Written task - Return all of the lines below exactly as they are.

Record excerpts -
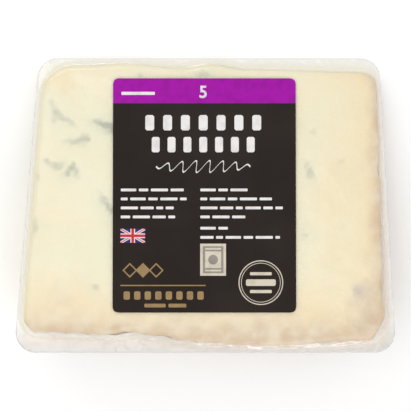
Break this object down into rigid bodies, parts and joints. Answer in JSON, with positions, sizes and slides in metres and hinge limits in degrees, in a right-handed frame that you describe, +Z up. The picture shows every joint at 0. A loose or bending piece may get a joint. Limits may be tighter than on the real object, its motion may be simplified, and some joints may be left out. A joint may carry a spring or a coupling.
{
  "type": "vacuum-packed stilton wedge",
  "caption": "Wedge of blue-veined cheese lying flat in a sealed clear film pack, a formed tray with a flat welded rim and a closing film, with a label on its sloping face.",
  "frame": {"origin": "centre of the pack's outline, on the flat surface that it lies on", "axes": "+Z up, +X across the pack to the crusted end, +Y from the thick crust side to the thin nose; the labelled face slopes down towards +Y"},
  "size_m": [0.1326, 0.0998, 0.0344],
  "materials": {
    "blue_cheese": "matte",
    "clear_film": "gloss",
    "printed_label": "satin"
  },
  "bodies": {
    "root": {"cheese": "blue_cheese", "tray_film": "clear_film", "lid_film": "clear_film", "label": "printed_label"}
  },
  "joints": []
}
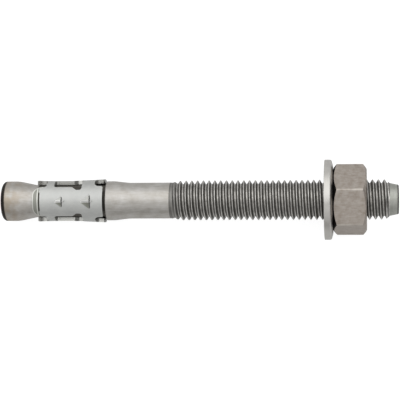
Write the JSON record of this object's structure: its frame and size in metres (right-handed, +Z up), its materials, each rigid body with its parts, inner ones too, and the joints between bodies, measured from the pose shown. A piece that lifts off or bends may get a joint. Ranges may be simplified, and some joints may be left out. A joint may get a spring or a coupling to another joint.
{
  "type": "wedge anchor",
  "caption": "Stud-type wedge anchor for drilled holes: a threaded bolt with a cone end, a slotted expansion clip, a flat washer and a hex nut.",
  "frame": {"origin": "on the floor that the anchor lies on, under the middle of its length", "axes": "+X along the anchor from its cone end to its tip, +Z up; the stud's own axis rises towards the tip, because the anchor lies on its washer's rim and the edge of its cone end"},
  "size_m": [0.1204, 0.024, 0.0241],
  "materials": {
    "stud": "drawn and rolled stainless steel, satin",
    "clip": "stamped stainless steel sheet, bright satin",
    "washer": "stamped stainless steel, satin",
    "nut": "machined stainless steel, dull satin"
  },
  "bodies": {
    "stud": {"anchor_stud": "stud"},
    "clip": {"expansion_clip": "clip"},
    "washer": {"washer": "washer"},
    "nut": {"hex_nut": "nut"}
  },
  "joints": [
    {"name": "clip_turn", "type": "hinge", "parent": "stud", "child": "clip", "pos_m": [-0.0391, 0, 0.00724], "axis": [0.9981, 0, 0.0613], "continuous": true},
    {"name": "washer_slide", "type": "slide", "parent": "stud", "child": "washer", "axis": [0.9981, 0, 0.0613], "range_m": [-0.04637, 0.01487]},
    {"name": "nut_turn", "type": "hinge", "parent": "washer", "child": "nut", "pos_m": [0.04549, 0, 0.01244], "axis": [0.9981, 0, 0.0613], "range_deg": [-9541, 3061]}
  ],
  "couplings": [
    {"joint": "nut_turn", "follows": "washer_slide", "rad_per_m": 3590.4}
  ]
}
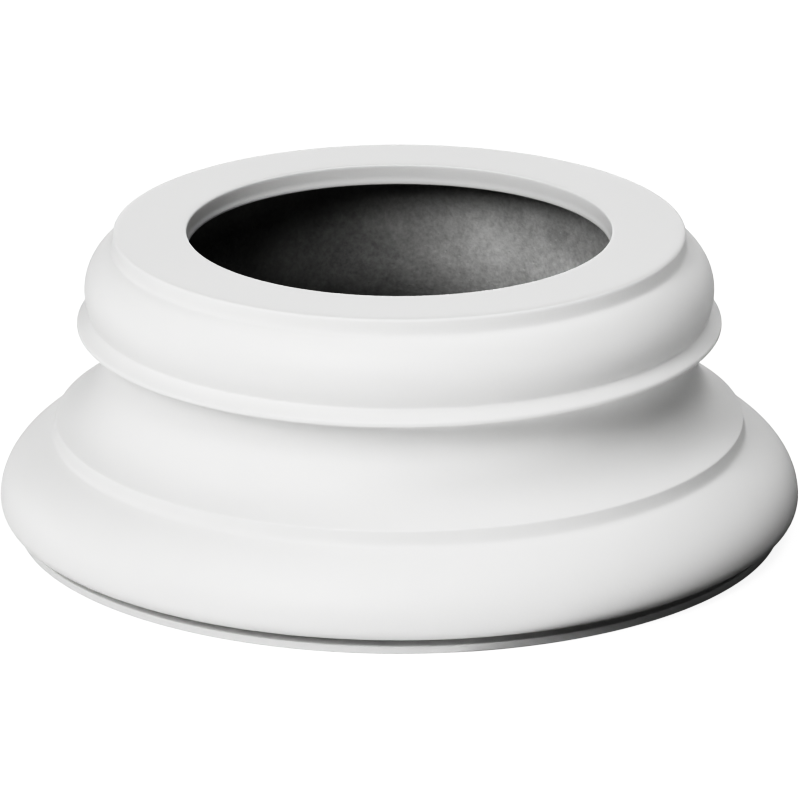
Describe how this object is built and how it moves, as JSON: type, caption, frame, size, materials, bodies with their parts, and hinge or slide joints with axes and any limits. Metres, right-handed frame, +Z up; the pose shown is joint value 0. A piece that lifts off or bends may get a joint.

Result of this exercise -
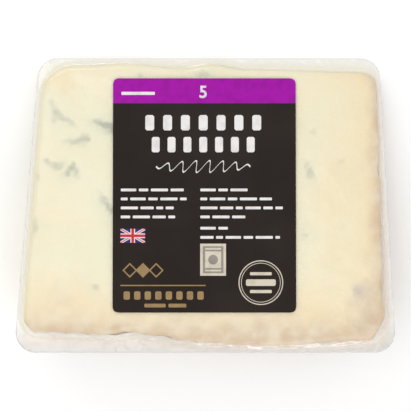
Break this object down into rigid bodies, parts and joints. Answer in JSON, with positions, sizes and slides in metres and hinge limits in degrees, in a right-handed frame that you describe, +Z up. The picture shows every joint at 0. A loose or bending piece may get a joint. Limits may be tighter than on the real object, its motion may be simplified, and some joints may be left out. A joint may carry a spring or a coupling.
{
  "type": "vacuum-packed stilton wedge",
  "caption": "Wedge of blue-veined cheese lying flat in a sealed clear film pack, a formed tray with a flat welded rim and a closing film, with a label on its sloping face.",
  "frame": {"origin": "centre of the pack's outline, on the flat surface that it lies on", "axes": "+Z up, +X across the pack to the crusted end, +Y from the thick crust side to the thin nose; the labelled face slopes down towards +Y"},
  "size_m": [0.1326, 0.0998, 0.0344],
  "materials": {
    "blue_cheese": "matte",
    "clear_film": "gloss",
    "printed_label": "satin"
  },
  "bodies": {
    "root": {"cheese": "blue_cheese", "tray_film": "clear_film", "lid_film": "clear_film", "label": "printed_label"}
  },
  "joints": []
}
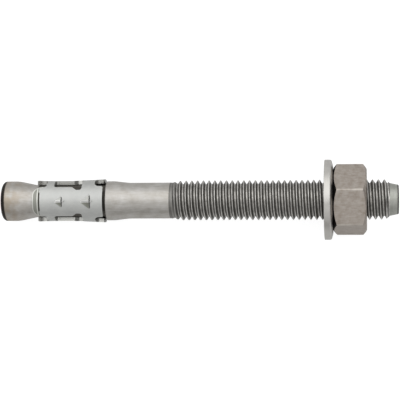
Write the JSON record of this object's structure: its frame and size in metres (right-handed, +Z up), its materials, each rigid body with its parts, inner ones too, and the joints between bodies, measured from the pose shown. A piece that lifts off or bends may get a joint. Ranges may be simplified, and some joints may be left out. A joint may get a spring or a coupling to another joint.
{
  "type": "wedge anchor",
  "caption": "Stud-type wedge anchor for drilled holes: a threaded bolt with a cone end, a slotted expansion clip, a flat washer and a hex nut.",
  "frame": {"origin": "on the floor that the anchor lies on, under the middle of its length", "axes": "+X along the anchor from its cone end to its tip, +Z up; the stud's own axis rises towards the tip, because the anchor lies on its washer's rim and the edge of its cone end"},
  "size_m": [0.1204, 0.024, 0.0241],
  "materials": {
    "stud": "drawn and rolled stainless steel, satin",
    "clip": "stamped stainless steel sheet, bright satin",
    "washer": "stamped stainless steel, satin",
    "nut": "machined stainless steel, dull satin"
  },
  "bodies": {
    "stud": {"anchor_stud": "stud"},
    "clip": {"expansion_clip": "clip"},
    "washer": {"washer": "washer"},
    "nut": {"hex_nut": "nut"}
  },
  "joints": [
    {"name": "clip_turn", "type": "hinge", "parent": "stud", "child": "clip", "pos_m": [-0.0391, 0, 0.00724], "axis": [0.9981, 0, 0.0613], "continuous": true},
    {"name": "washer_slide", "type": "slide", "parent": "stud", "child": "washer", "axis": [0.9981, 0, 0.0613], "range_m": [-0.04637, 0.01487]},
    {"name": "nut_turn", "type": "hinge", "parent": "washer", "child": "nut", "pos_m": [0.04549, 0, 0.01244], "axis": [0.9981, 0, 0.0613], "range_deg": [-9541, 3061]}
  ],
  "couplings": [
    {"joint": "nut_turn", "follows": "washer_slide", "rad_per_m": 3590.4}
  ]
}
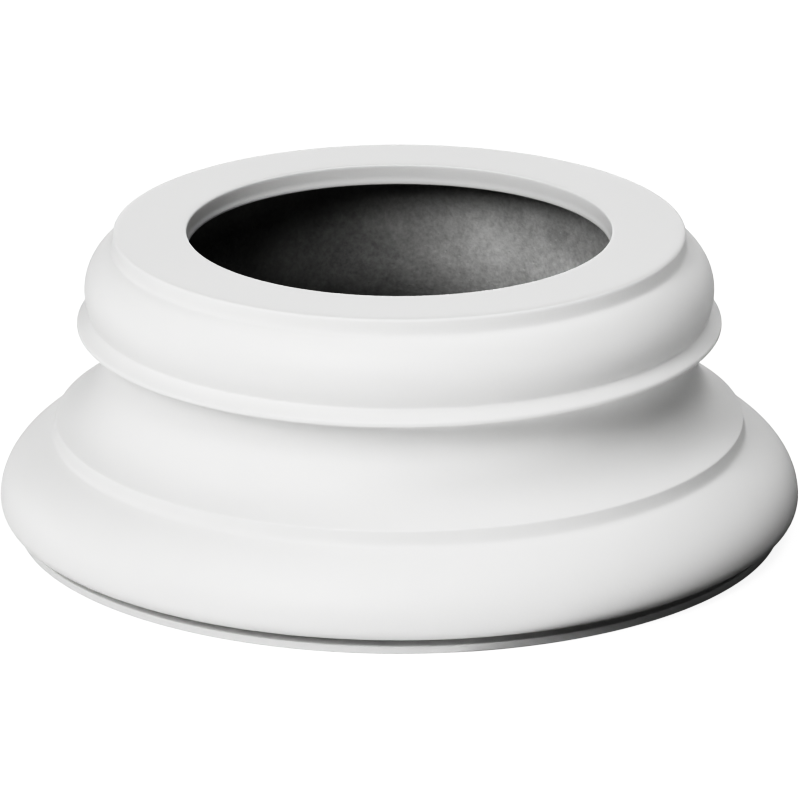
Describe how this object is built and how it moves, as JSON: type, caption, frame, size, materials, bodies with their parts, and hinge or slide joints with axes and any limits. Metres, right-handed frame, +Z up; the pose shown is joint value 0. A piece that lifts off or bends may get a joint.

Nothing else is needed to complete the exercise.